There’s something of a schism on the Federal Open Market Committee (FOMC) when it comes to inflation, but don’t let that fool you. So long as the economy keeps growing fast enough to hold unemployment at current levels, a solid majority of the Federal Reserve’s policymaking body is committed to gradual, but steady credit tightening.
Actually, Chair Janet Yellen and Co. don’t see themselves as tightening, merely “normalizing” monetary policy, making it less stimulative. As the FOMC said in mid-June after raising the Federal Funds rate for the second time this year, but just the fourth time since leaving the zero lower bound in December 2015, “monetary policy remains accommodative, thereby supporting some further strengthening in labor market conditions and a sustained return to 2% inflation.”
The problem is the Fed’s preferred inflation gauge — the core price index for personal consumption expenditures (PCE) — had fallen three months in a row in May and was up just 1.4% above a year ago. That has prompted a number of officials to say the Fed should move slowly.
“I don’t see why we would not be served to allow more time to wait,” Chicago Federal Reserve Bank President Charles Evans said after voting for a hike in the funds rate target range to 1% to1.25% and for a plan to shrink the Fed’s $4.5 trillion balance sheet “this year.”
Dallas Fed chief Robert Kaplan, who also voted with the majority, said, “Before I’d be comfortable taking the next step in raising the Fed funds rate, I’m going to want to see more evidence that we are making more progress” toward hitting the 2% inflation target.
Nevertheless, the FOMC projected a third rate this year and six more during the next two years, and it readied a plan for shrinking the balance sheet through steadily escalating increases in the amount of maturing securities that will be allowed to run off.
Continued undershooting of inflation could influence the timing of rate hikes and implementation of the FOMC’s plan for capping reinvestments of maturing bonds. And it might affect the future funds rate path. But the predominant view is that inflation has been suppressed by one-off factors and is bound to rise to target.
Cleveland Fed President Loretta Mester said, “[I’d] be concerned if I saw some deterioration from those (inflation) reports on the demand side, like if the reason we’re getting the disinflation pressures was because demand is falling off, but I don’t see that in the data.” She added, “Those are more reflective of supply side considerations. So far, I haven’t seen enough to change my medium run outlook that inflation is on this gradual upward path.”
Yellen told Congress the Fed could “adjust” the funds rate path if the inflation undershoot proves “persistent,” but said it’s “premature” to come to that conclusion.
Low inflation is not viewed in isolation at the Fed. It’s not just that unemployment has fallen to 4.4%, although a vestigial belief in the Phillips Curve (an inverse relationship between the level of unemployment and the rate of inflation) still helps drive policy. Policymakers are also warily eyeing financial conditions. Instead of tightening in response to the Fed’s efforts, low bond yields, high stock prices and dollar depreciation reflect an easing of financial conditions.

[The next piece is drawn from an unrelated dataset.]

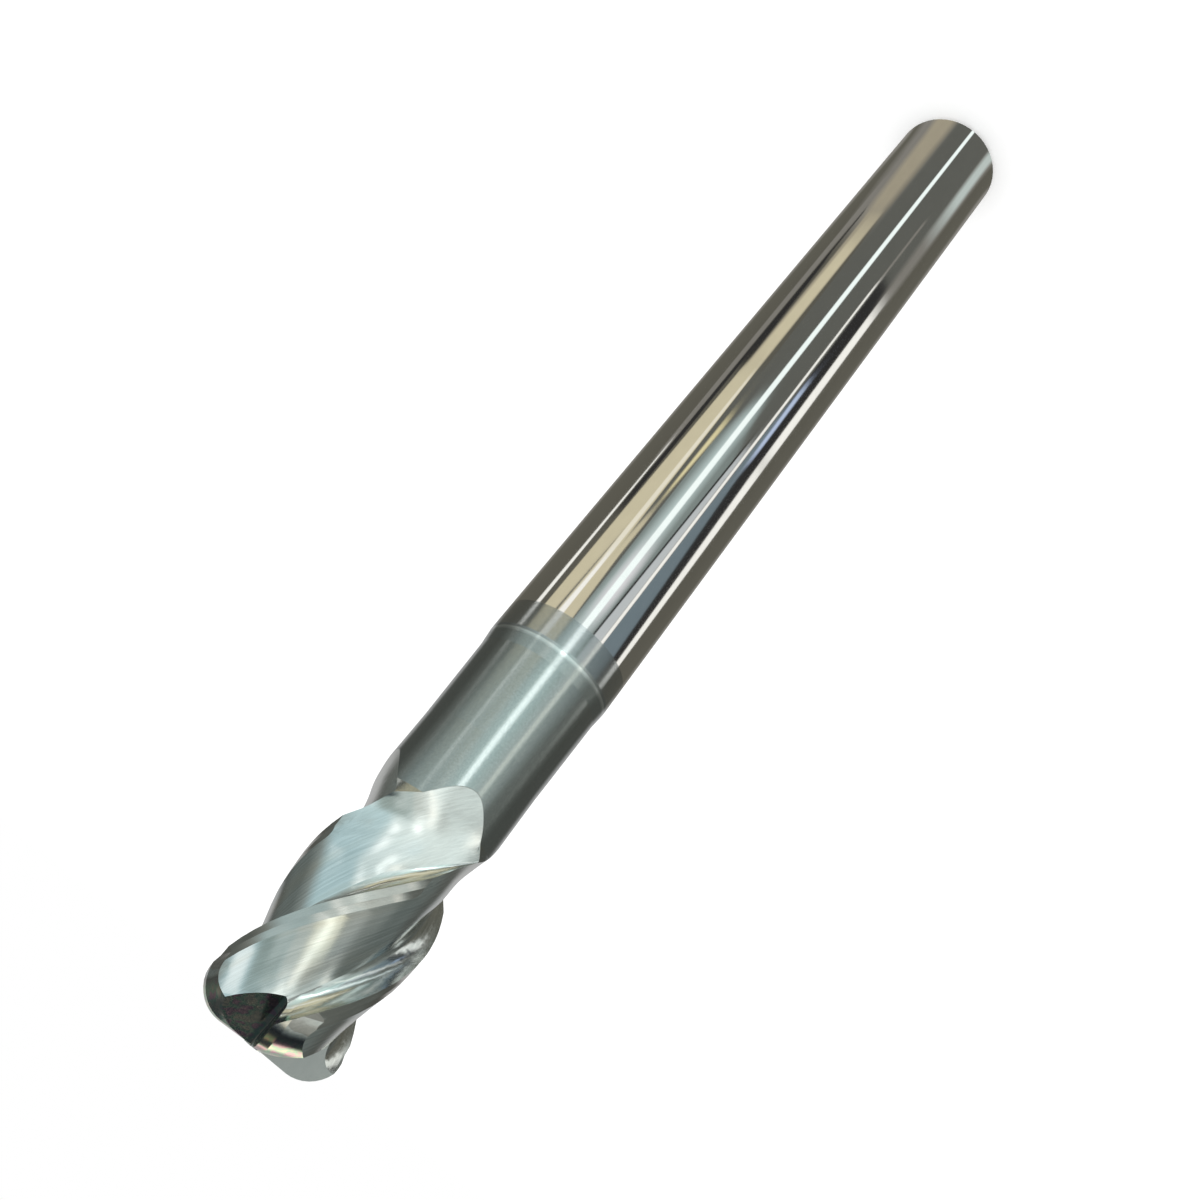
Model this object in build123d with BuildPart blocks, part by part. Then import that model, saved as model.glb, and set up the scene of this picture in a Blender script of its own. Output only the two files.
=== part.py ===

Far from being an economic danger signal, some policymakers see low yields as a green light for further tightening. Richmond Fed chief economist Kartik Athreya didn’t go that far, but said the failure of yields to rise as much as expected in response to Fed rate hikes is “acting to confound their full effect.”
Mester doesn’t take low yields as “a negative signal” but adds, “I also don’t subscribe to the (notion) that, because long rates are low, we should do more on the short end. We should just stick with the gradual path that we’ve been viewing as appropriate.”
Easy financial conditions also tend to justify tightening if they seem to risk financial stability. Hawks like Kansas City Fed President Esther George have long warned that keeping rates too low too long generates excessive risk-taking and asset bubbles. Now Yellen and Vice Chairman Stanley Fischer are calling stock prices “rich.”
So the FOMC seems sure to follow through on its projection for hiking the Fed Funds rate a third time this year, and also plans for tapering of reinvestments this year. The question is when and in what order. Having moved more quickly than once expected to announce planned reinvestment limits, the FOMC could implement them at the September meeting, possibly starting in October. The third rate hike could then be made at the December meeting, depending on how inflation and other data unfold. But don’t rule out simultaneous rate and balance sheet action. It’s “a gradual plan, so there’s nothing in my mind that precludes us initiating that and doing something on the funds rate even at the same time,” Mester says. “If the data coming in are suggesting it’s time for another rate increase, I don’t see why that would preclude us on the balance sheet.”
Fed officials have gone to great lengths to avoid a repeat of 2013’s “taper tantrum” by announcing the balance sheet reduction well in advance and assuring everyone it will operate in the background.
“The key thing is that we’re trying to do this in a way that it’s not viewed as a change in policy stance,” says Mester.
The Fed hopes for a mild market reaction. If it is more adverse, the Fed seems more likely to delay rate hikes than to alter its balance sheet plan, but that will depend on whether the reaction is bad enough and long enough to alter the outlook.